WASHINGTON (Reuters) - Key U.S. House Democrats have agreed on changes in legislation letting bankruptcy judges reduce mortgage debt, and hope to have a vote on the legislation on Thursday, House Financial Services Committee Chairman Barney Frank said on Tuesday.

"Changes were agreed to that I think made it better," Frank, a Massachusetts Democrat, told Reuters after emerging from negotiations on the bill with other lawmakers. The bill was "on track" to pass on Thursday, he said.

Frank declined to describe the changes, saying most of them had to do with the part of the legislation that the Judiciary Committee had handled. The bill was a product of both that panel and Frank's committee.

But Frank indicated the changes were not major. "It was a case of spelling out things that you thought you had spelled out."

Earlier, House Majority Leader Steny Hoyer said changes in the controversial bill were being discussed to focus on making sure that people who get the relief -- easing the terms of troubled home loans -- had tried other alternatives first.

"I'm hopeful we'll have this on the floor on Thursday," Hoyer told reporters.
The legislation, often referred to as the cramdown bill, was supposed to be voted on last week but was pulled at the last minute after a faction of fiscal conservatives expressed misgivings about the plan. They said it could distort the price of mortgage investments on Wall Street.

House Speaker Nancy Pelosi, trying to assuage lawmakers' concerns, scheduled a briefing for them by Shaun Donovan, the secretary of Housing and Urban Development. That briefing had been expected to take place on Monday evening but had to be postponed until Tuesday evening after a snowstorm kept many lawmakers from returning to Washington in time.

Officials at the Federal Reserve and Federal Housing Finance Agency fret that giving bankruptcy judges sweeping power to modify home loans could discourage fresh investment in the sector, and many lawmakers share that view.

President Obama has endorsed the cramdown idea as a useful tool to prod mortgage service companies to ease the terms of troubled loans but officials agree that it must be carefully calibrated.

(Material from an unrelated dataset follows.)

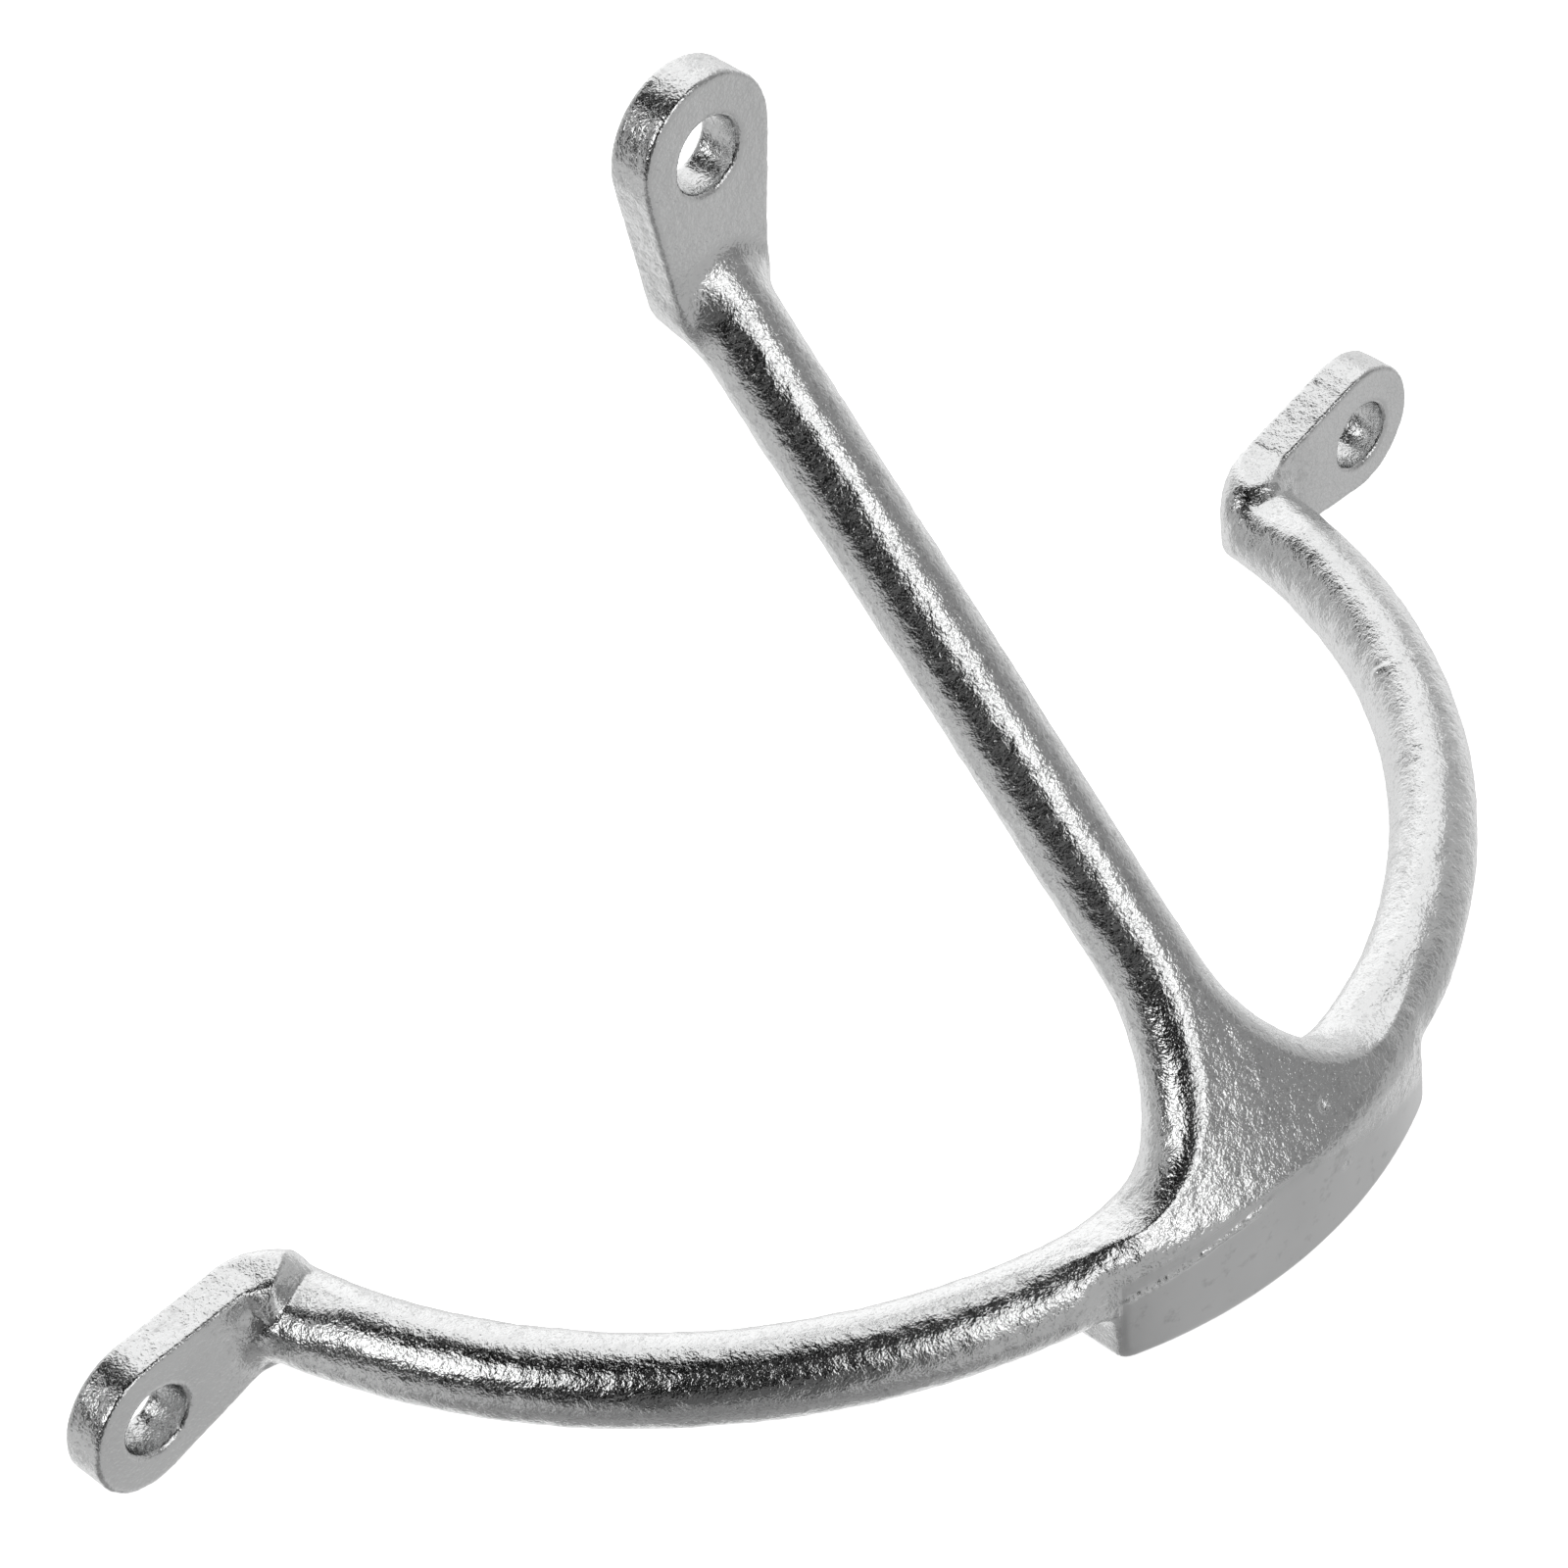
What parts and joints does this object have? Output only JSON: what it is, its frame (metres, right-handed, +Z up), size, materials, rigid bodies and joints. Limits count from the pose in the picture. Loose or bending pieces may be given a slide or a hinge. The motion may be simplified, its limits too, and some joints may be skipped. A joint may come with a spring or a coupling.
{
  "type": "rope cleat horn bracket",
  "caption": "Half-round bow of round bar on two bolted side lugs, held up by a slanted brace to an upper lug, with a flat-bottomed wear pad at the front.",
  "frame": {"origin": "middle of the footprint, at the level of the wear pad's flat underside and the side lugs' lower edges", "axes": "+Z up towards the upper lug, +Y towards the wall behind the lugs, +X to the right for someone facing the wall"},
  "size_m": [0.2, 0.0746, 0.1148],
  "materials": {
    "left_lug": "bright zinc plating over a rough cast skin",
    "left_arm": "bright zinc plating over a rough cast skin",
    "right_lug": "bright zinc plating over a rough cast skin",
    "right_arm": "bright zinc plating over a rough cast skin",
    "upper_lug": "bright zinc plating over a rough cast skin",
    "brace_bar": "bright zinc plating over a rough cast skin",
    "crown": "bright zinc plating over a rough cast skin",
    "wear_pad": "bright zinc plating over a ground, smoother face"
  },
  "bodies": {
    "root": {"left_lug": "left_lug", "left_arm": "left_arm", "right_lug": "right_lug", "right_arm": "right_arm", "upper_lug": "upper_lug", "brace_bar": "brace_bar", "crown": "crown", "wear_pad": "wear_pad"}
  },
  "joints": []
}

Last week the President outlined a housing rescue plan that aims to lower monthly mortgage payments for 9 million borrowers, and restore a housing market battered by record foreclosures.
 

Erik

SelfBane
Site Supporter
Last week the President outlined a housing rescue plan that aims to lower monthly mortgage payments for 9 million borrowers, and restore a housing market battered by record foreclosures.

the official guideline being handed down is to drop interest rates as low as 2% and extend terms out to as much as 40 years with a possibility of principal forgiveness on top of that in order to drop total combined monthly payments to 31% of household monthly gross income. (total combined payment includes insurance, taxes, homeowner assn fees, etc... anything that can be bundled into an escrow payment)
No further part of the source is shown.